• _DATA EXCERPT_:

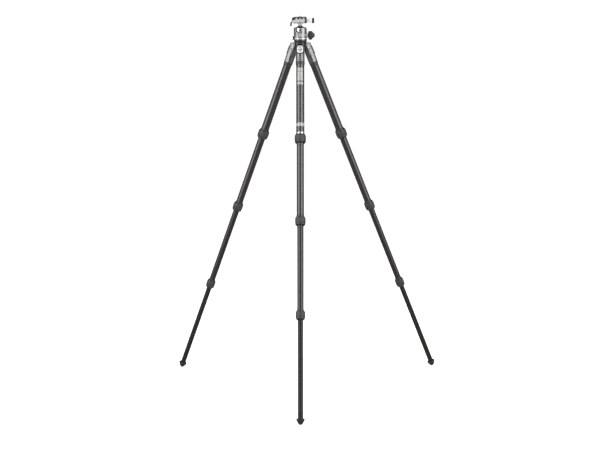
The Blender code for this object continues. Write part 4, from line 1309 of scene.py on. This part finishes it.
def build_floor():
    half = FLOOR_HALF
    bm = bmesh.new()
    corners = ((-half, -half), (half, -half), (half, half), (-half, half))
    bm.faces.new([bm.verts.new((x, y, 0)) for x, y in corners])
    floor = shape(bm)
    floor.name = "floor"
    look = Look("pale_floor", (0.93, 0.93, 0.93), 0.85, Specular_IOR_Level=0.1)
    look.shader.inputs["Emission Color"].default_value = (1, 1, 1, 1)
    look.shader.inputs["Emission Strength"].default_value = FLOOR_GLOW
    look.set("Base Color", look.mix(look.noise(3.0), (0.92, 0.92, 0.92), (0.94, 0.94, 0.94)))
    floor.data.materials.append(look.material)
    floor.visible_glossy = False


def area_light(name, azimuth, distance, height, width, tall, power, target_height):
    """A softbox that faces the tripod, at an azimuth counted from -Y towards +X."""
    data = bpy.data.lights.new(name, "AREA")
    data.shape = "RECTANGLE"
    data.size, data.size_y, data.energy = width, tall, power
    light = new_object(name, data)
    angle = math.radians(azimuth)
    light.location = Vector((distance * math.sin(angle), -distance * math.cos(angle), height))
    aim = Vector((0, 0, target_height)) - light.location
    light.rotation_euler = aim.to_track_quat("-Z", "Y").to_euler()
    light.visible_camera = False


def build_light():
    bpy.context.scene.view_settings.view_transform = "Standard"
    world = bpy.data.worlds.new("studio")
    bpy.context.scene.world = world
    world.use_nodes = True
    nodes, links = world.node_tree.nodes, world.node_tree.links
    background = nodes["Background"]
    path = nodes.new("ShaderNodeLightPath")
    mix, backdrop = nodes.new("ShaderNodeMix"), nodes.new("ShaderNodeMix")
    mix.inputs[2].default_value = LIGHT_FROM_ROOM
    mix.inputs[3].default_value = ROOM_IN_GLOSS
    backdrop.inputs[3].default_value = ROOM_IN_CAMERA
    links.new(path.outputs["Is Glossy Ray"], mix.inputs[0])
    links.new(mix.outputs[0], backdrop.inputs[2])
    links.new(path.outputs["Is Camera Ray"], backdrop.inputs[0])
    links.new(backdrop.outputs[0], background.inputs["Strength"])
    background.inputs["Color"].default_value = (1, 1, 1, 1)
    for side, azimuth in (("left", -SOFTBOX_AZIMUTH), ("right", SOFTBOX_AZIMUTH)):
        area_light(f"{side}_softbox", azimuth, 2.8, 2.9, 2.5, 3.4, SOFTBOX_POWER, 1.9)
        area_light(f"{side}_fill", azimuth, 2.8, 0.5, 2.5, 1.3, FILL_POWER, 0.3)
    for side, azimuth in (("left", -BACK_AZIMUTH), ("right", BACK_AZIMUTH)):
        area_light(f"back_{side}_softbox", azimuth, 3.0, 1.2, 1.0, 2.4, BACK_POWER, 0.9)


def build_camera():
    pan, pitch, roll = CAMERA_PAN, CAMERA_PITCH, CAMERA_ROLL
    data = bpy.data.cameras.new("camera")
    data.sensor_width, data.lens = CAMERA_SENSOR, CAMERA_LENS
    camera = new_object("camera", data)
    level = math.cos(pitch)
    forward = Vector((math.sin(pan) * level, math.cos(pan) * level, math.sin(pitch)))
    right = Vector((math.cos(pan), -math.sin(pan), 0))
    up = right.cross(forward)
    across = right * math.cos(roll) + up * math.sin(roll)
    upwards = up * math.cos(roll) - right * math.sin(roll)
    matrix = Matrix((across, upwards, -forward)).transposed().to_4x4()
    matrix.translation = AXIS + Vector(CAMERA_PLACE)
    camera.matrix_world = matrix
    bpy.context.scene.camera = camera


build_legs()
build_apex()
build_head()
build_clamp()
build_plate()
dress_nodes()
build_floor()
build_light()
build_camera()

• _WHAT THE EXERCISE ASKS_:
Only the lines from the beginning of the material to the line containing "light.visible_camera = False" should be echoed, verbatim and in full.

• _WRITTEN ANSWER_:
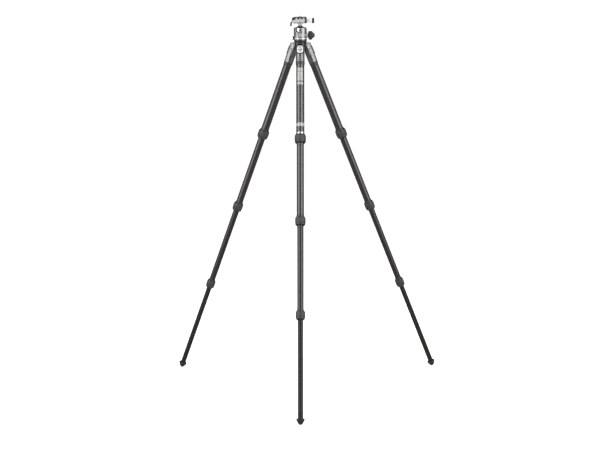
The Blender code for this object continues. Write part 4, from line 1309 of scene.py on. This part finishes it.
def build_floor():
    half = FLOOR_HALF
    bm = bmesh.new()
    corners = ((-half, -half), (half, -half), (half, half), (-half, half))
    bm.faces.new([bm.verts.new((x, y, 0)) for x, y in corners])
    floor = shape(bm)
    floor.name = "floor"
    look = Look("pale_floor", (0.93, 0.93, 0.93), 0.85, Specular_IOR_Level=0.1)
    look.shader.inputs["Emission Color"].default_value = (1, 1, 1, 1)
    look.shader.inputs["Emission Strength"].default_value = FLOOR_GLOW
    look.set("Base Color", look.mix(look.noise(3.0), (0.92, 0.92, 0.92), (0.94, 0.94, 0.94)))
    floor.data.materials.append(look.material)
    floor.visible_glossy = False


def area_light(name, azimuth, distance, height, width, tall, power, target_height):
    """A softbox that faces the tripod, at an azimuth counted from -Y towards +X."""
    data = bpy.data.lights.new(name, "AREA")
    data.shape = "RECTANGLE"
    data.size, data.size_y, data.energy = width, tall, power
    light = new_object(name, data)
    angle = math.radians(azimuth)
    light.location = Vector((distance * math.sin(angle), -distance * math.cos(angle), height))
    aim = Vector((0, 0, target_height)) - light.location
    light.rotation_euler = aim.to_track_quat("-Z", "Y").to_euler()
    light.visible_camera = False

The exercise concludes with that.